[GOAL]
Restate the opening lines of the material below word for word, stopping after the line that contains "seal_arch_radius = 1.4".

[DATA SECTION]
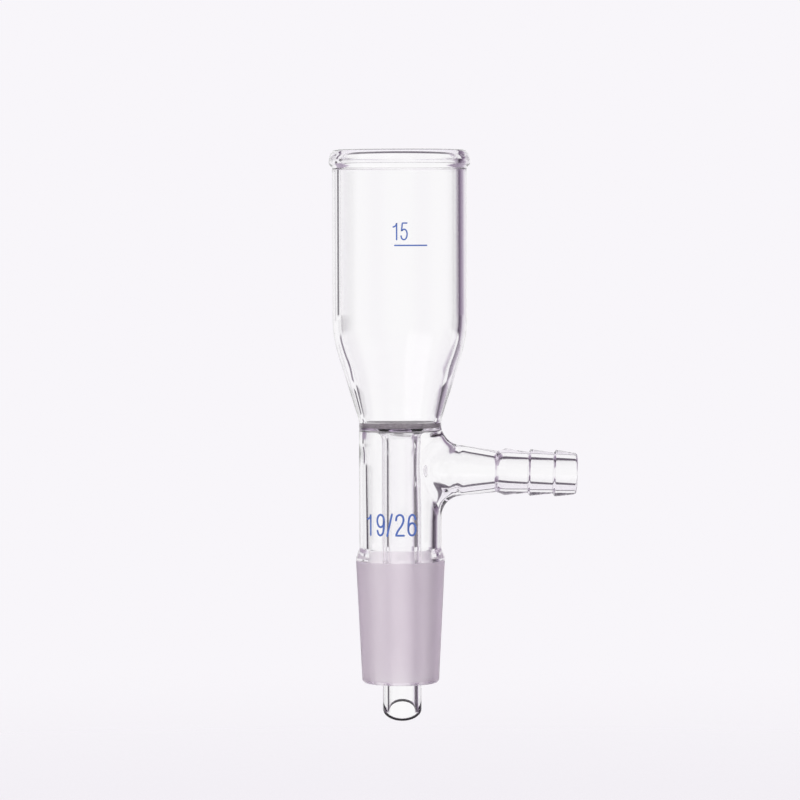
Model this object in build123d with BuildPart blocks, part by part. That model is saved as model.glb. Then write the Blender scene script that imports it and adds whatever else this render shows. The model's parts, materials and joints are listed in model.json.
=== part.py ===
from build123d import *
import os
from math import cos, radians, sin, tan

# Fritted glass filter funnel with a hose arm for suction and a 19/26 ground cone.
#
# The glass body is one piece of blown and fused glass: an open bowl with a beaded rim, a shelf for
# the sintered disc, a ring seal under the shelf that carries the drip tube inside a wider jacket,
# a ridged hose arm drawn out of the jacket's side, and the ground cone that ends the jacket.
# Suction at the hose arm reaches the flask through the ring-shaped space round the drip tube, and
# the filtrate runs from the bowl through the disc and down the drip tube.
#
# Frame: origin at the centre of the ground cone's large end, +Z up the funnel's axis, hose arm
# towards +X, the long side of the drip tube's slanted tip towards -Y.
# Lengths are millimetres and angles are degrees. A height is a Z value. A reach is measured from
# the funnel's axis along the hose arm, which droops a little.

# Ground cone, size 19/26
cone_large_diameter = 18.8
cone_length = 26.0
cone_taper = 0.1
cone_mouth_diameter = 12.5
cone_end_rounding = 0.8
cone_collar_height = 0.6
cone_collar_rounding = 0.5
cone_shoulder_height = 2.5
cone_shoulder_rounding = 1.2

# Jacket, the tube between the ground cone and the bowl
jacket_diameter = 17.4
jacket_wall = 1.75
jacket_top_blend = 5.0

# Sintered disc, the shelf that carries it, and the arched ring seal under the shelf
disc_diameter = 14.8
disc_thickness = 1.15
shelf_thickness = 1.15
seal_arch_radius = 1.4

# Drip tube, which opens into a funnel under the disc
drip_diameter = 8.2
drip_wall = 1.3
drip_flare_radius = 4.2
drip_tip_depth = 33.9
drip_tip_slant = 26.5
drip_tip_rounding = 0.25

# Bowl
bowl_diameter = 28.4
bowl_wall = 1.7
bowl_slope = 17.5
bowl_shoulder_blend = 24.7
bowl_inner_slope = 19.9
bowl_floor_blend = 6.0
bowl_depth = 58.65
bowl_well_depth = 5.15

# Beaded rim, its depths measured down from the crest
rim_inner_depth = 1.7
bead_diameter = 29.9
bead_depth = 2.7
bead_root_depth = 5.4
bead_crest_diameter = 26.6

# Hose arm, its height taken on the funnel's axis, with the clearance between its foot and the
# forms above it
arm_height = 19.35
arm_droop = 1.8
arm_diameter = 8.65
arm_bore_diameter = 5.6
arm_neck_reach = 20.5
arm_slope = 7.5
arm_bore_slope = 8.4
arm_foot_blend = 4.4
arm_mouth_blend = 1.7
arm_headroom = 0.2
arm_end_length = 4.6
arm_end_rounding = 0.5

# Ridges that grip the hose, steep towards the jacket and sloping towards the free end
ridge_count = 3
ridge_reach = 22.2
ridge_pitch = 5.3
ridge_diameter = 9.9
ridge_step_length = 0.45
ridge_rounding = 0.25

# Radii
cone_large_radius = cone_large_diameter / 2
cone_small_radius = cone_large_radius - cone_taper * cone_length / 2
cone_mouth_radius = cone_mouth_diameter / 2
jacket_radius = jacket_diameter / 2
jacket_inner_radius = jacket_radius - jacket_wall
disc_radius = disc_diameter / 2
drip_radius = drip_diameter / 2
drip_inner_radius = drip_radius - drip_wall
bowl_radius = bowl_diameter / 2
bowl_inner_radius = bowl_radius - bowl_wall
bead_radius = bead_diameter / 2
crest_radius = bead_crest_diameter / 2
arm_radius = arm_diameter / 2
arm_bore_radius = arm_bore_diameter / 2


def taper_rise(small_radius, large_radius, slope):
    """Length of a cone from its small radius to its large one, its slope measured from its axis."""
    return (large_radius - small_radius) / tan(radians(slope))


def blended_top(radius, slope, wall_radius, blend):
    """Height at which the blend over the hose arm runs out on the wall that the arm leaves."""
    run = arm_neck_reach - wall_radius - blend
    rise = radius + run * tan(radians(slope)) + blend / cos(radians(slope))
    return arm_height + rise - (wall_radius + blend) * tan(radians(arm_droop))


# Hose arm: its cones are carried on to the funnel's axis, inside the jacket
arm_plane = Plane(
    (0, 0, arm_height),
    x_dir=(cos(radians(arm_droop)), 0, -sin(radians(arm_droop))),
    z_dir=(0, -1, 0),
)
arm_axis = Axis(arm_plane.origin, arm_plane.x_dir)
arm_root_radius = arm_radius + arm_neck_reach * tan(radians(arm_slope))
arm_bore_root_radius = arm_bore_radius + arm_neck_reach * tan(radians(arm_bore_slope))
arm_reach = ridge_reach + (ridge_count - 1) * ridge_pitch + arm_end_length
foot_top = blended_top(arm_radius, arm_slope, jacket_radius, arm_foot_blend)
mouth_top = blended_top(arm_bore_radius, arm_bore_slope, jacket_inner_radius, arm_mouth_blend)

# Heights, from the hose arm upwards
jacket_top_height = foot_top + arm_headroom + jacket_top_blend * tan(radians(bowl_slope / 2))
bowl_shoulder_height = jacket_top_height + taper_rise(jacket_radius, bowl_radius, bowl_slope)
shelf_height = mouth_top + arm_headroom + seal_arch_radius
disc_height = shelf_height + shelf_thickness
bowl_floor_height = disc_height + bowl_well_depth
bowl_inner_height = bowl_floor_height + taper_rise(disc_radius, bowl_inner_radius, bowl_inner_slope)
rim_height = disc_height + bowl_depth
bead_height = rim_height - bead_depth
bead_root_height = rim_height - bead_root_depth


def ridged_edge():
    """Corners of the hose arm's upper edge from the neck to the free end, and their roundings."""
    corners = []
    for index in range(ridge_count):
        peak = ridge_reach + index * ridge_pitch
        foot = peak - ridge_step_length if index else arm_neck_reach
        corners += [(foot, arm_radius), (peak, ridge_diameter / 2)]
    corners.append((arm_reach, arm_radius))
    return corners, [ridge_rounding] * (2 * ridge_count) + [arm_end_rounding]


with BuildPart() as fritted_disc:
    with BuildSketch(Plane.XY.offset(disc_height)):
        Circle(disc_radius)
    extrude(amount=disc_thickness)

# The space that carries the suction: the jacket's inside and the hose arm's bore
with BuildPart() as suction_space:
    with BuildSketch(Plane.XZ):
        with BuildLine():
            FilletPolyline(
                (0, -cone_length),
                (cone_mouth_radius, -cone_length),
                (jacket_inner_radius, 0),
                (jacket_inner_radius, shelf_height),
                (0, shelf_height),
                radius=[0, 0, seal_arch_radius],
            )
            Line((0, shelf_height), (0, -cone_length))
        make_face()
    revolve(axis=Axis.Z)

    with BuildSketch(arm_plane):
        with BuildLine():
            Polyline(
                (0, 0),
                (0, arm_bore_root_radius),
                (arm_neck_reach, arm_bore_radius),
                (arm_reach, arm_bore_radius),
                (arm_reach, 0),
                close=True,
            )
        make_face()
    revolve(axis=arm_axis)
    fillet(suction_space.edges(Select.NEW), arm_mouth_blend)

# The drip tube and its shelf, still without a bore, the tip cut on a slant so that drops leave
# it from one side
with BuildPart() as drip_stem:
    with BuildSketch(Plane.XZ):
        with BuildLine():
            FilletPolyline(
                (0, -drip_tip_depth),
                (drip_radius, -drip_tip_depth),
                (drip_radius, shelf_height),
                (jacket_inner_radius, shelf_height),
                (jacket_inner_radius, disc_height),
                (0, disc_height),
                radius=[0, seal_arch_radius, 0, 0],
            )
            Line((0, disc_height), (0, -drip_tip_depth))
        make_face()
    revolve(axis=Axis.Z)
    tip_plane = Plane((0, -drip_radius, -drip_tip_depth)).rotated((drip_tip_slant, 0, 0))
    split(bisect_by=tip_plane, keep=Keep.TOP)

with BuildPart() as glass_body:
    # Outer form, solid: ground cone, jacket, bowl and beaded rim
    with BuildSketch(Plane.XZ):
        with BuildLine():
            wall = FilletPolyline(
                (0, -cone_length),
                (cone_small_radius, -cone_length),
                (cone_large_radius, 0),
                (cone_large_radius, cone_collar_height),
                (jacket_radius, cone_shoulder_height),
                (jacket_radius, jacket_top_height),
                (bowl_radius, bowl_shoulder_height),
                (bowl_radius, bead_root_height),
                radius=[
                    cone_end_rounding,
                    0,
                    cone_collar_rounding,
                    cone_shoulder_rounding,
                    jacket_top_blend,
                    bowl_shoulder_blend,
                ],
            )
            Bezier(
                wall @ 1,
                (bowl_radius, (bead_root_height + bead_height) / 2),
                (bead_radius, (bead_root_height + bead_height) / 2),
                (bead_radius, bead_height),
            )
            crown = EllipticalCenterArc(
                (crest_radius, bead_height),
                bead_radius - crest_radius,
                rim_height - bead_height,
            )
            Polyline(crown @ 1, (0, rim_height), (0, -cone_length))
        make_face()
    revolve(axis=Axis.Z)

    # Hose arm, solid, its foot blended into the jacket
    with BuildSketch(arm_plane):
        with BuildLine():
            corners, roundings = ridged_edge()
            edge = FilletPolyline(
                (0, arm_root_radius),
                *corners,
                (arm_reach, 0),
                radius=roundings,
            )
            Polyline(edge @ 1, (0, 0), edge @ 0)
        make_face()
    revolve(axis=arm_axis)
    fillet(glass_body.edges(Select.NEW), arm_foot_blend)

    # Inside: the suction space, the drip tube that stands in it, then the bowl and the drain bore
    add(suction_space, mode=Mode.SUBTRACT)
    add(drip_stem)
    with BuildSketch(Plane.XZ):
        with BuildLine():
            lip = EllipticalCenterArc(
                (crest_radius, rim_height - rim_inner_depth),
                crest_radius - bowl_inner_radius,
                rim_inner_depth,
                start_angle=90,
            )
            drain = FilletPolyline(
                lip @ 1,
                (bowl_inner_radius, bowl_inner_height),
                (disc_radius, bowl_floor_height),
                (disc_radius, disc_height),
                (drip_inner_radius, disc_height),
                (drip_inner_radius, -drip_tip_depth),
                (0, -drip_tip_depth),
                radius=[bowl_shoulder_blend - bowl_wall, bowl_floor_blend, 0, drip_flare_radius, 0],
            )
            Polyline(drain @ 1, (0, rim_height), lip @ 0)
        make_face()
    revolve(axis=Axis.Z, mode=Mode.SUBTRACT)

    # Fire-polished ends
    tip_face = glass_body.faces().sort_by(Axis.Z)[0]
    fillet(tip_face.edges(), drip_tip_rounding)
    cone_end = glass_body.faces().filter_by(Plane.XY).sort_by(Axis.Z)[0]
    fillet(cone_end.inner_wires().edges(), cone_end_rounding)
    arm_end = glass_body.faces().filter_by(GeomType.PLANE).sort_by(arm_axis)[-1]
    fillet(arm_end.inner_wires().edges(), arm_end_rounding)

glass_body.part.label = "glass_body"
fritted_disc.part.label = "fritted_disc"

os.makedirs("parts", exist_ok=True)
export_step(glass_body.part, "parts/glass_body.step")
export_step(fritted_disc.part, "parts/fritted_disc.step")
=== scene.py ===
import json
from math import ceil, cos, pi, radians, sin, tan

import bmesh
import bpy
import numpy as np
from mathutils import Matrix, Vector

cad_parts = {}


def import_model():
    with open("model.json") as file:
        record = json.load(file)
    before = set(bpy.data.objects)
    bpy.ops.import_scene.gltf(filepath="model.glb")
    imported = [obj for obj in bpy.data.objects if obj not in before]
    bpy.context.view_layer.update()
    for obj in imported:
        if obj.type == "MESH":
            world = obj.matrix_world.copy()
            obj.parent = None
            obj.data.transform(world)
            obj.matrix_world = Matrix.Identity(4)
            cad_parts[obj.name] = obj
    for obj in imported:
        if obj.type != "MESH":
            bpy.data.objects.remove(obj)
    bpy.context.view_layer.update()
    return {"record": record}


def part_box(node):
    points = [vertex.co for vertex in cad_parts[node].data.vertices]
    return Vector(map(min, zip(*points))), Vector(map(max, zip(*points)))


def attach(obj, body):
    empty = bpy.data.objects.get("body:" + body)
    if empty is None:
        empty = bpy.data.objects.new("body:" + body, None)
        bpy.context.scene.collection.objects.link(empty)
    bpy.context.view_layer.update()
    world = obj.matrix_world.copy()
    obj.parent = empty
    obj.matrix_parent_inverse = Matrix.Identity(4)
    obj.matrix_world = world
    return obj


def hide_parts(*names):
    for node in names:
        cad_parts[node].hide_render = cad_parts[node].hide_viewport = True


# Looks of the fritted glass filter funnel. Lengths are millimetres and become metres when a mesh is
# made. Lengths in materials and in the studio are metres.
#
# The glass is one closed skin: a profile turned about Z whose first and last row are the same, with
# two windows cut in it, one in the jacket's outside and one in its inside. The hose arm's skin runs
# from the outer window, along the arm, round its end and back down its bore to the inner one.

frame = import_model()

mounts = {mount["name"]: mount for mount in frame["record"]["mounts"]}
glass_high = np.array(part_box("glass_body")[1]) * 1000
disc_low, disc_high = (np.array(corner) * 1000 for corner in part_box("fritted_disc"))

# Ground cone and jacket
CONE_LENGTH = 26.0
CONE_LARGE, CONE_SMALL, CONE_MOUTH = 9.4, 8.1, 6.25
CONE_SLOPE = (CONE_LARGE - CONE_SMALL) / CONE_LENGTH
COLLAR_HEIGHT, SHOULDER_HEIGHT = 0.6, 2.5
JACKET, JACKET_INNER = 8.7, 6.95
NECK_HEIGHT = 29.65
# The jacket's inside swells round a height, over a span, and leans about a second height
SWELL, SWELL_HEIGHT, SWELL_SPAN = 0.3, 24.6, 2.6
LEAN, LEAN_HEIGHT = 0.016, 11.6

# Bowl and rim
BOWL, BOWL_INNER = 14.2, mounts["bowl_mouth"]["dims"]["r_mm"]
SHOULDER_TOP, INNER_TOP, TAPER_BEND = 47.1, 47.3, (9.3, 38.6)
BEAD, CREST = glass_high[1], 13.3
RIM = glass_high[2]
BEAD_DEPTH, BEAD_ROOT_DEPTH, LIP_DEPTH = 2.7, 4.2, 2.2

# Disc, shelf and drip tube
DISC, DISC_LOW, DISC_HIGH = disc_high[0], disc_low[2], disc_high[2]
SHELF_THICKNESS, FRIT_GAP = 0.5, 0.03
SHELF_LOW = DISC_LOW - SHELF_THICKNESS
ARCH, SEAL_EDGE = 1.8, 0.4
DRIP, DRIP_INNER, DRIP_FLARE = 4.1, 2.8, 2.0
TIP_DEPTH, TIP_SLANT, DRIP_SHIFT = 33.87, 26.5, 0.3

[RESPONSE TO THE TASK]
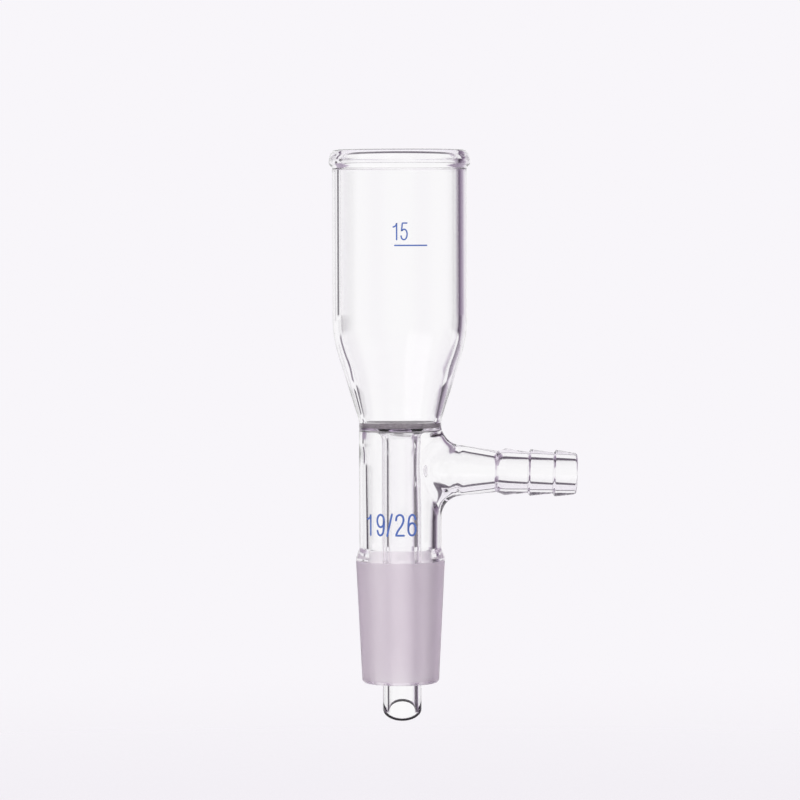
Model this object in build123d with BuildPart blocks, part by part. That model is saved as model.glb. Then write the Blender scene script that imports it and adds whatever else this render shows. The model's parts, materials and joints are listed in model.json.
=== part.py ===
from build123d import *
import os
from math import cos, radians, sin, tan

# Fritted glass filter funnel with a hose arm for suction and a 19/26 ground cone.
#
# The glass body is one piece of blown and fused glass: an open bowl with a beaded rim, a shelf for
# the sintered disc, a ring seal under the shelf that carries the drip tube inside a wider jacket,
# a ridged hose arm drawn out of the jacket's side, and the ground cone that ends the jacket.
# Suction at the hose arm reaches the flask through the ring-shaped space round the drip tube, and
# the filtrate runs from the bowl through the disc and down the drip tube.
#
# Frame: origin at the centre of the ground cone's large end, +Z up the funnel's axis, hose arm
# towards +X, the long side of the drip tube's slanted tip towards -Y.
# Lengths are millimetres and angles are degrees. A height is a Z value. A reach is measured from
# the funnel's axis along the hose arm, which droops a little.

# Ground cone, size 19/26
cone_large_diameter = 18.8
cone_length = 26.0
cone_taper = 0.1
cone_mouth_diameter = 12.5
cone_end_rounding = 0.8
cone_collar_height = 0.6
cone_collar_rounding = 0.5
cone_shoulder_height = 2.5
cone_shoulder_rounding = 1.2

# Jacket, the tube between the ground cone and the bowl
jacket_diameter = 17.4
jacket_wall = 1.75
jacket_top_blend = 5.0

# Sintered disc, the shelf that carries it, and the arched ring seal under the shelf
disc_diameter = 14.8
disc_thickness = 1.15
shelf_thickness = 1.15
seal_arch_radius = 1.4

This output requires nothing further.